Your goal:
Give back the entire listing verbatim.

Data provided:
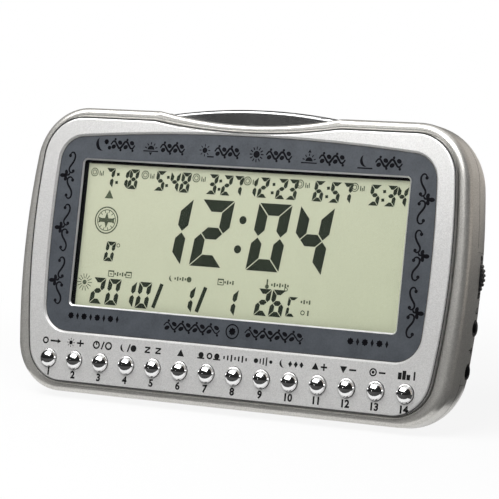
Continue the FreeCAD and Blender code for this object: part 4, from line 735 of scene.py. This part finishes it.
compassX, compassY = -57.5, 5.3
icons = []
for x in (-64.9, -42.4, -20.2, 1.6, 23.4, 45.6):
    icons += [hoop(x, 23.3, 1.65, 0.34, 24), hoop(x, 23.3, 0.95, 0.3, 20), stroke(x + 2.4, 23.0, 0.4, 1.8),
              stroke(x + 3.1, 22.6, 0.4, 1.2), stroke(x + 3.8, 23.0, 0.4, 1.8)]
icons += [hoop(compassX, compassY, 5.2, 0.5, 48), hoop(compassX, compassY, 4.1, 0.3, 44),
          lozenge(compassX, compassY, 2.1, 6.2), stroke(compassX, compassY, 6.8, 1.5),
          wedge(-57.4, 14.7, 2.2), hoop(-51.1, -3.9, 0.8, 0.3, 18), hoop(21.9, -15.3, 0.75, 0.28, 18)]
for step in range(12):
    angle = math.pi * (step + 0.5) / 6
    icons.append(stroke(compassX + 3.3 * math.cos(angle), compassY + 3.3 * math.sin(angle), 1.0, 0.3,
                        math.degrees(angle)))
icons += sun(-64.4, -18.7, 3.3, 14, core=0.27, ray=0.085)
icons += calendarSign(-53.0, -14.7) + dashes(-49.0, -14.7, 5) + calendarSign(-45.2, -14.7)
icons += [crescent(-26.3, -14.6, 1.2, 20)] + dashes(-22.7, -14.6, 5) + [disc(-18.9, -14.6, 1.05, 20)]
icons += calendarSign(-5.4, -14.5) + dashes(-1.9, -14.5, 4)
icons += [disc(14.0, -14.8, 0.8, 16), stroke(14.0, -13.4, 0.6, 2.6)] + dashes(19.3, -14.0, 7)
icons += dashes(30.4, -19.3, 4) + [hoop(29.6, -23.2, 0.9, 0.35, 18), stroke(31.8, -23.2, 0.6, 1.9)]
printMarks(icons, "lcd_icons", heights["glass"], crystalFaint)
print("display icons done")


# printed plate: a sign and a leafy vine for each of six times of day, stars and vines below

brush = {"steps": 5, "flat": 0.06}


def brushLine(points, halfWidth, thin=0.6):
    # a bevelled line that is fuller in its middle, pressed flat
    deselectAll()
    bpy.ops.curve.primitive_bezier_curve_add()
    obj = bpy.context.object
    spline = obj.data.splines[0]
    spline.bezier_points.add(len(points) - 2)
    for step, (knot, (x, y)) in enumerate(zip(spline.bezier_points, points)):
        share = math.sin(math.pi * step / (len(points) - 1))
        knot.co = (x * mm, y * mm, 0)
        knot.handle_left_type = knot.handle_right_type = "AUTO"
        knot.radius = thin + (1 - thin) * share
    obj.data.bevel_depth = halfWidth * mm
    obj.data.bevel_resolution = 1
    obj.data.resolution_u = brush["steps"]
    obj.data.use_fill_caps = True
    pick(obj)
    bpy.ops.object.convert(target="MESH")
    obj = bpy.context.object
    obj.scale.z = brush["flat"]
    return freeze(obj)


def vine(x, y, wide, high, turns, halfWidth=0.54):
    # a waved stem with a leaf in each bend; gives its stem and its leaves
    count = turns * 4
    stem = [(x + wide * (step / count - 0.5), y + high * 0.32 * math.sin(math.pi * step / 2))
            for step in range(count + 1)]
    leaves = []
    for step in range(1, count, 2):
        flip = 1 if step % 4 == 1 else -1
        leaves += [oval(x + wide * (step / count - 0.5), y - flip * high * 0.2, wide / count * 1.5, high * 0.4,
                        flip * 25),
                   disc(x + wide * (step / count - 0.5) + 0.5, y + flip * high * 0.5, 0.5, 12)]
    return [brushLine(stem, halfWidth, 0.7)], leaves


def star(x, y, radius):
    # two squares, one turned by half a corner
    return [lozenge(x, y, radius * 2, radius * 2), stroke(x, y, radius * 1.42, radius * 1.42)]


def dayGroup(kind, x, y):
    shapes = []
    if kind == "night":
        shapes += [crescent(x, y, 2.6, 20)] + star(x + 2.0, y + 0.9, 1.1) + star(x + 3.5, y - 1.3, 0.85)
    elif kind == "dusk":
        shapes += halfSun(x, y - 0.9, 2.7) + [wedge(x, y - 2.35, 0.8, 180)]
    elif kind == "afternoon":
        shapes += sun(x - 0.2, y + 0.2, 2.3, 8) + [stroke(x + 2.4, y - 2.1, 2.8, 0.5)]
    elif kind == "noon":
        shapes += sun(x, y, 2.9, 12)
    elif kind == "sunrise":
        shapes += halfSun(x, y - 1.2, 2.7) + [wedge(x, y + 2.35, 0.8)]
    else:
        shapes += [crescent(x, y + 0.4, 2.2, 20), stroke(x, y - 2.3, 6.0, 0.5)]
    return shapes


topMarks, topLines = [], []
for kind, x, y in (("night", -55.9, 33.9), ("dusk", -34.1, 33.6), ("afternoon", -10.6, 33.3),
                   ("noon", 11.1, 33.0), ("sunrise", 32.9, 32.7), ("dawn", 55.6, 32.4)):
    topMarks += dayGroup(kind, x - 5.4, y)
    stems, leaves = vine(x + 3.9, y, 10.6, 4.0, 2)
    topLines += stems
    topMarks += leaves
printMarks(topMarks, "plate_times_of_day", heights["plate"], inkBlack, lines=topLines)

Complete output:
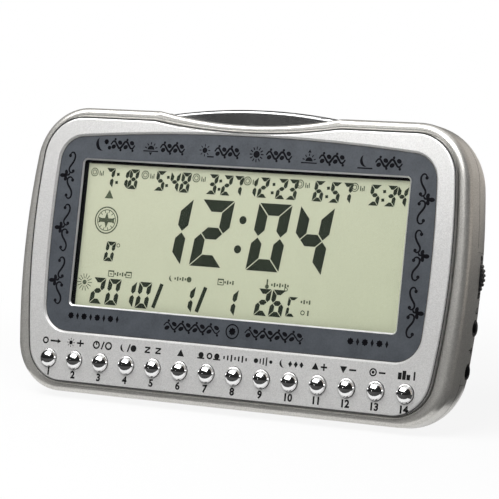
Continue the FreeCAD and Blender code for this object: part 4, from line 735 of scene.py. This part finishes it.
compassX, compassY = -57.5, 5.3
icons = []
for x in (-64.9, -42.4, -20.2, 1.6, 23.4, 45.6):
    icons += [hoop(x, 23.3, 1.65, 0.34, 24), hoop(x, 23.3, 0.95, 0.3, 20), stroke(x + 2.4, 23.0, 0.4, 1.8),
              stroke(x + 3.1, 22.6, 0.4, 1.2), stroke(x + 3.8, 23.0, 0.4, 1.8)]
icons += [hoop(compassX, compassY, 5.2, 0.5, 48), hoop(compassX, compassY, 4.1, 0.3, 44),
          lozenge(compassX, compassY, 2.1, 6.2), stroke(compassX, compassY, 6.8, 1.5),
          wedge(-57.4, 14.7, 2.2), hoop(-51.1, -3.9, 0.8, 0.3, 18), hoop(21.9, -15.3, 0.75, 0.28, 18)]
for step in range(12):
    angle = math.pi * (step + 0.5) / 6
    icons.append(stroke(compassX + 3.3 * math.cos(angle), compassY + 3.3 * math.sin(angle), 1.0, 0.3,
                        math.degrees(angle)))
icons += sun(-64.4, -18.7, 3.3, 14, core=0.27, ray=0.085)
icons += calendarSign(-53.0, -14.7) + dashes(-49.0, -14.7, 5) + calendarSign(-45.2, -14.7)
icons += [crescent(-26.3, -14.6, 1.2, 20)] + dashes(-22.7, -14.6, 5) + [disc(-18.9, -14.6, 1.05, 20)]
icons += calendarSign(-5.4, -14.5) + dashes(-1.9, -14.5, 4)
icons += [disc(14.0, -14.8, 0.8, 16), stroke(14.0, -13.4, 0.6, 2.6)] + dashes(19.3, -14.0, 7)
icons += dashes(30.4, -19.3, 4) + [hoop(29.6, -23.2, 0.9, 0.35, 18), stroke(31.8, -23.2, 0.6, 1.9)]
printMarks(icons, "lcd_icons", heights["glass"], crystalFaint)
print("display icons done")


# printed plate: a sign and a leafy vine for each of six times of day, stars and vines below

brush = {"steps": 5, "flat": 0.06}


def brushLine(points, halfWidth, thin=0.6):
    # a bevelled line that is fuller in its middle, pressed flat
    deselectAll()
    bpy.ops.curve.primitive_bezier_curve_add()
    obj = bpy.context.object
    spline = obj.data.splines[0]
    spline.bezier_points.add(len(points) - 2)
    for step, (knot, (x, y)) in enumerate(zip(spline.bezier_points, points)):
        share = math.sin(math.pi * step / (len(points) - 1))
        knot.co = (x * mm, y * mm, 0)
        knot.handle_left_type = knot.handle_right_type = "AUTO"
        knot.radius = thin + (1 - thin) * share
    obj.data.bevel_depth = halfWidth * mm
    obj.data.bevel_resolution = 1
    obj.data.resolution_u = brush["steps"]
    obj.data.use_fill_caps = True
    pick(obj)
    bpy.ops.object.convert(target="MESH")
    obj = bpy.context.object
    obj.scale.z = brush["flat"]
    return freeze(obj)


def vine(x, y, wide, high, turns, halfWidth=0.54):
    # a waved stem with a leaf in each bend; gives its stem and its leaves
    count = turns * 4
    stem = [(x + wide * (step / count - 0.5), y + high * 0.32 * math.sin(math.pi * step / 2))
            for step in range(count + 1)]
    leaves = []
    for step in range(1, count, 2):
        flip = 1 if step % 4 == 1 else -1
        leaves += [oval(x + wide * (step / count - 0.5), y - flip * high * 0.2, wide / count * 1.5, high * 0.4,
                        flip * 25),
                   disc(x + wide * (step / count - 0.5) + 0.5, y + flip * high * 0.5, 0.5, 12)]
    return [brushLine(stem, halfWidth, 0.7)], leaves


def star(x, y, radius):
    # two squares, one turned by half a corner
    return [lozenge(x, y, radius * 2, radius * 2), stroke(x, y, radius * 1.42, radius * 1.42)]


def dayGroup(kind, x, y):
    shapes = []
    if kind == "night":
        shapes += [crescent(x, y, 2.6, 20)] + star(x + 2.0, y + 0.9, 1.1) + star(x + 3.5, y - 1.3, 0.85)
    elif kind == "dusk":
        shapes += halfSun(x, y - 0.9, 2.7) + [wedge(x, y - 2.35, 0.8, 180)]
    elif kind == "afternoon":
        shapes += sun(x - 0.2, y + 0.2, 2.3, 8) + [stroke(x + 2.4, y - 2.1, 2.8, 0.5)]
    elif kind == "noon":
        shapes += sun(x, y, 2.9, 12)
    elif kind == "sunrise":
        shapes += halfSun(x, y - 1.2, 2.7) + [wedge(x, y + 2.35, 0.8)]
    else:
        shapes += [crescent(x, y + 0.4, 2.2, 20), stroke(x, y - 2.3, 6.0, 0.5)]
    return shapes


topMarks, topLines = [], []
for kind, x, y in (("night", -55.9, 33.9), ("dusk", -34.1, 33.6), ("afternoon", -10.6, 33.3),
                   ("noon", 11.1, 33.0), ("sunrise", 32.9, 32.7), ("dawn", 55.6, 32.4)):
    topMarks += dayGroup(kind, x - 5.4, y)
    stems, leaves = vine(x + 3.9, y, 10.6, 4.0, 2)
    topLines += stems
    topMarks += leaves
printMarks(topMarks, "plate_times_of_day", heights["plate"], inkBlack, lines=topLines)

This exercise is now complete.